### Stored data

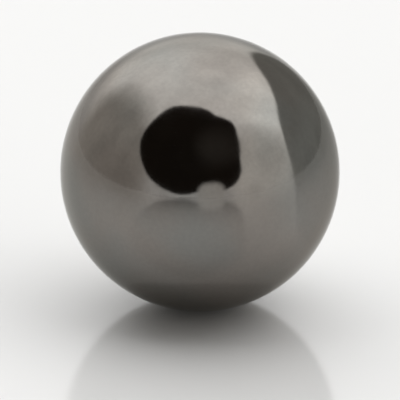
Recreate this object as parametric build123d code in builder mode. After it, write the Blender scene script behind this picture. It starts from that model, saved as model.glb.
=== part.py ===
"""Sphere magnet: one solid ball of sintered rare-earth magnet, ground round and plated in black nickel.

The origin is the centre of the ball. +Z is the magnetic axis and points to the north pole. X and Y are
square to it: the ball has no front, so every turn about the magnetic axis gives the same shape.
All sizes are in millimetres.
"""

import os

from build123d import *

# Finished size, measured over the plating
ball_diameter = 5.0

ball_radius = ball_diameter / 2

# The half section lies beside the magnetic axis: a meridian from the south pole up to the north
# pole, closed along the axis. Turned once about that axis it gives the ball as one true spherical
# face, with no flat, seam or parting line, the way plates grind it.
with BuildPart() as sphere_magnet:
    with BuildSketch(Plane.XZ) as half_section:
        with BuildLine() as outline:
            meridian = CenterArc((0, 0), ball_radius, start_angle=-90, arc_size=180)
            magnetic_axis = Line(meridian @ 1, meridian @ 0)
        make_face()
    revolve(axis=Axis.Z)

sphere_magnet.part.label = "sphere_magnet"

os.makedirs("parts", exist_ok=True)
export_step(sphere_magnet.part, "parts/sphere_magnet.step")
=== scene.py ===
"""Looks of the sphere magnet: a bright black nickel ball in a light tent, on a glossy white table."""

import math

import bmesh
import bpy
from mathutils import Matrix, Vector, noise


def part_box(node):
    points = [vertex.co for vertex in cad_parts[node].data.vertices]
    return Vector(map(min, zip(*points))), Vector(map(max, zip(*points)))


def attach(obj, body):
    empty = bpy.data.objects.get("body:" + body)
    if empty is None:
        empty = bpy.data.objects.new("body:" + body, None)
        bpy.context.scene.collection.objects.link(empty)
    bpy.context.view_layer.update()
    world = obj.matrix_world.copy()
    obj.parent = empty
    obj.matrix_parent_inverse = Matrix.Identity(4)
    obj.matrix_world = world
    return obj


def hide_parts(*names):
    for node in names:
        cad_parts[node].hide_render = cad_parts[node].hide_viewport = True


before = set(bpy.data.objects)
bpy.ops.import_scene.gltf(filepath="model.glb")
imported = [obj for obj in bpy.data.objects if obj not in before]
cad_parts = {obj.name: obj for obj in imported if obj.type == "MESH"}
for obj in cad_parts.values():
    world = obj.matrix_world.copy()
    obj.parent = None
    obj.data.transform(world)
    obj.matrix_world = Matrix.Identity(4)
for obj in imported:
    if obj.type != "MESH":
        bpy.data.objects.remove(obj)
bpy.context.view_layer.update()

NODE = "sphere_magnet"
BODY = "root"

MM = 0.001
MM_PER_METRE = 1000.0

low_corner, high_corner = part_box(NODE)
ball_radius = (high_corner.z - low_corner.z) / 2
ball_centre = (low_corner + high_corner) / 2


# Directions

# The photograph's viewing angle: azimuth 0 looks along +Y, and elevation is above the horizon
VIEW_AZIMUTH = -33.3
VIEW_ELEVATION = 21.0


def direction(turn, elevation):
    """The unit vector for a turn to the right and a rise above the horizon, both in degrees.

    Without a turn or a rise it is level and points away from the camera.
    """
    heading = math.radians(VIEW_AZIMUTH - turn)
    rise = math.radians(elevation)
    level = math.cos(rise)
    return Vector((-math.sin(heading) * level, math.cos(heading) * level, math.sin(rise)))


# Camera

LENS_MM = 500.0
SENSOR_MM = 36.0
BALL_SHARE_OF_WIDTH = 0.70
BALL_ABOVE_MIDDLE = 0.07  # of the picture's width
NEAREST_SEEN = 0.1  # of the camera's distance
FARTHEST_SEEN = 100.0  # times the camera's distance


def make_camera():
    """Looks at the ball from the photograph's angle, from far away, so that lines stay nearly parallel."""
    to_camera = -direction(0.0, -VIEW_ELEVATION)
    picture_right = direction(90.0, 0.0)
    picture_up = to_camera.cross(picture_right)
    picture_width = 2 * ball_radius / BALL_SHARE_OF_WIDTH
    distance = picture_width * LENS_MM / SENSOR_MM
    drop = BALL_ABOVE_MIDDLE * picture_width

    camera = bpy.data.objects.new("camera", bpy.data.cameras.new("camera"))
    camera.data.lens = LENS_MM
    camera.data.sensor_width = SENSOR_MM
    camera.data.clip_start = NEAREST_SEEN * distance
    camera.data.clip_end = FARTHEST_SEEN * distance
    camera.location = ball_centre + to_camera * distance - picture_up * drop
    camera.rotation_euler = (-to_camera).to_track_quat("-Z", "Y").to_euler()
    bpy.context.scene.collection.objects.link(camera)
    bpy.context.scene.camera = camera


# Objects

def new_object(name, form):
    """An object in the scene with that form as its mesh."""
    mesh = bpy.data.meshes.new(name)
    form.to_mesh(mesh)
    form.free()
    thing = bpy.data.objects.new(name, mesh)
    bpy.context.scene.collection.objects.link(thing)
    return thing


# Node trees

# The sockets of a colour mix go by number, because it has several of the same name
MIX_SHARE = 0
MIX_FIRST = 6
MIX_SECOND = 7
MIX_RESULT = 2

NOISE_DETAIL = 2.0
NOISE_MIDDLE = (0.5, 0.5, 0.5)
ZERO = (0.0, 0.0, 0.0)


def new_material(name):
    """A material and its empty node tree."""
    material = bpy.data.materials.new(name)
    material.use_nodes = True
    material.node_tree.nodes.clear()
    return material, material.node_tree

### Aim
Repeat the lines above exactly.

### Final result
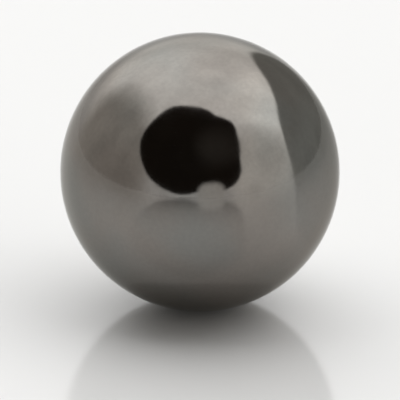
Recreate this object as parametric build123d code in builder mode. After it, write the Blender scene script behind this picture. It starts from that model, saved as model.glb.
=== part.py ===
"""Sphere magnet: one solid ball of sintered rare-earth magnet, ground round and plated in black nickel.

The origin is the centre of the ball. +Z is the magnetic axis and points to the north pole. X and Y are
square to it: the ball has no front, so every turn about the magnetic axis gives the same shape.
All sizes are in millimetres.
"""

import os

from build123d import *

# Finished size, measured over the plating
ball_diameter = 5.0

ball_radius = ball_diameter / 2

# The half section lies beside the magnetic axis: a meridian from the south pole up to the north
# pole, closed along the axis. Turned once about that axis it gives the ball as one true spherical
# face, with no flat, seam or parting line, the way plates grind it.
with BuildPart() as sphere_magnet:
    with BuildSketch(Plane.XZ) as half_section:
        with BuildLine() as outline:
            meridian = CenterArc((0, 0), ball_radius, start_angle=-90, arc_size=180)
            magnetic_axis = Line(meridian @ 1, meridian @ 0)
        make_face()
    revolve(axis=Axis.Z)

sphere_magnet.part.label = "sphere_magnet"

os.makedirs("parts", exist_ok=True)
export_step(sphere_magnet.part, "parts/sphere_magnet.step")
=== scene.py ===
"""Looks of the sphere magnet: a bright black nickel ball in a light tent, on a glossy white table."""

import math

import bmesh
import bpy
from mathutils import Matrix, Vector, noise


def part_box(node):
    points = [vertex.co for vertex in cad_parts[node].data.vertices]
    return Vector(map(min, zip(*points))), Vector(map(max, zip(*points)))


def attach(obj, body):
    empty = bpy.data.objects.get("body:" + body)
    if empty is None:
        empty = bpy.data.objects.new("body:" + body, None)
        bpy.context.scene.collection.objects.link(empty)
    bpy.context.view_layer.update()
    world = obj.matrix_world.copy()
    obj.parent = empty
    obj.matrix_parent_inverse = Matrix.Identity(4)
    obj.matrix_world = world
    return obj


def hide_parts(*names):
    for node in names:
        cad_parts[node].hide_render = cad_parts[node].hide_viewport = True


before = set(bpy.data.objects)
bpy.ops.import_scene.gltf(filepath="model.glb")
imported = [obj for obj in bpy.data.objects if obj not in before]
cad_parts = {obj.name: obj for obj in imported if obj.type == "MESH"}
for obj in cad_parts.values():
    world = obj.matrix_world.copy()
    obj.parent = None
    obj.data.transform(world)
    obj.matrix_world = Matrix.Identity(4)
for obj in imported:
    if obj.type != "MESH":
        bpy.data.objects.remove(obj)
bpy.context.view_layer.update()

NODE = "sphere_magnet"
BODY = "root"

MM = 0.001
MM_PER_METRE = 1000.0

low_corner, high_corner = part_box(NODE)
ball_radius = (high_corner.z - low_corner.z) / 2
ball_centre = (low_corner + high_corner) / 2


# Directions

# The photograph's viewing angle: azimuth 0 looks along +Y, and elevation is above the horizon
VIEW_AZIMUTH = -33.3
VIEW_ELEVATION = 21.0


def direction(turn, elevation):
    """The unit vector for a turn to the right and a rise above the horizon, both in degrees.

    Without a turn or a rise it is level and points away from the camera.
    """
    heading = math.radians(VIEW_AZIMUTH - turn)
    rise = math.radians(elevation)
    level = math.cos(rise)
    return Vector((-math.sin(heading) * level, math.cos(heading) * level, math.sin(rise)))


# Camera

LENS_MM = 500.0
SENSOR_MM = 36.0
BALL_SHARE_OF_WIDTH = 0.70
BALL_ABOVE_MIDDLE = 0.07  # of the picture's width
NEAREST_SEEN = 0.1  # of the camera's distance
FARTHEST_SEEN = 100.0  # times the camera's distance


def make_camera():
    """Looks at the ball from the photograph's angle, from far away, so that lines stay nearly parallel."""
    to_camera = -direction(0.0, -VIEW_ELEVATION)
    picture_right = direction(90.0, 0.0)
    picture_up = to_camera.cross(picture_right)
    picture_width = 2 * ball_radius / BALL_SHARE_OF_WIDTH
    distance = picture_width * LENS_MM / SENSOR_MM
    drop = BALL_ABOVE_MIDDLE * picture_width

    camera = bpy.data.objects.new("camera", bpy.data.cameras.new("camera"))
    camera.data.lens = LENS_MM
    camera.data.sensor_width = SENSOR_MM
    camera.data.clip_start = NEAREST_SEEN * distance
    camera.data.clip_end = FARTHEST_SEEN * distance
    camera.location = ball_centre + to_camera * distance - picture_up * drop
    camera.rotation_euler = (-to_camera).to_track_quat("-Z", "Y").to_euler()
    bpy.context.scene.collection.objects.link(camera)
    bpy.context.scene.camera = camera


# Objects

def new_object(name, form):
    """An object in the scene with that form as its mesh."""
    mesh = bpy.data.meshes.new(name)
    form.to_mesh(mesh)
    form.free()
    thing = bpy.data.objects.new(name, mesh)
    bpy.context.scene.collection.objects.link(thing)
    return thing


# Node trees

# The sockets of a colour mix go by number, because it has several of the same name
MIX_SHARE = 0
MIX_FIRST = 6
MIX_SECOND = 7
MIX_RESULT = 2

NOISE_DETAIL = 2.0
NOISE_MIDDLE = (0.5, 0.5, 0.5)
ZERO = (0.0, 0.0, 0.0)


def new_material(name):
    """A material and its empty node tree."""
    material = bpy.data.materials.new(name)
    material.use_nodes = True
    material.node_tree.nodes.clear()
    return material, material.node_tree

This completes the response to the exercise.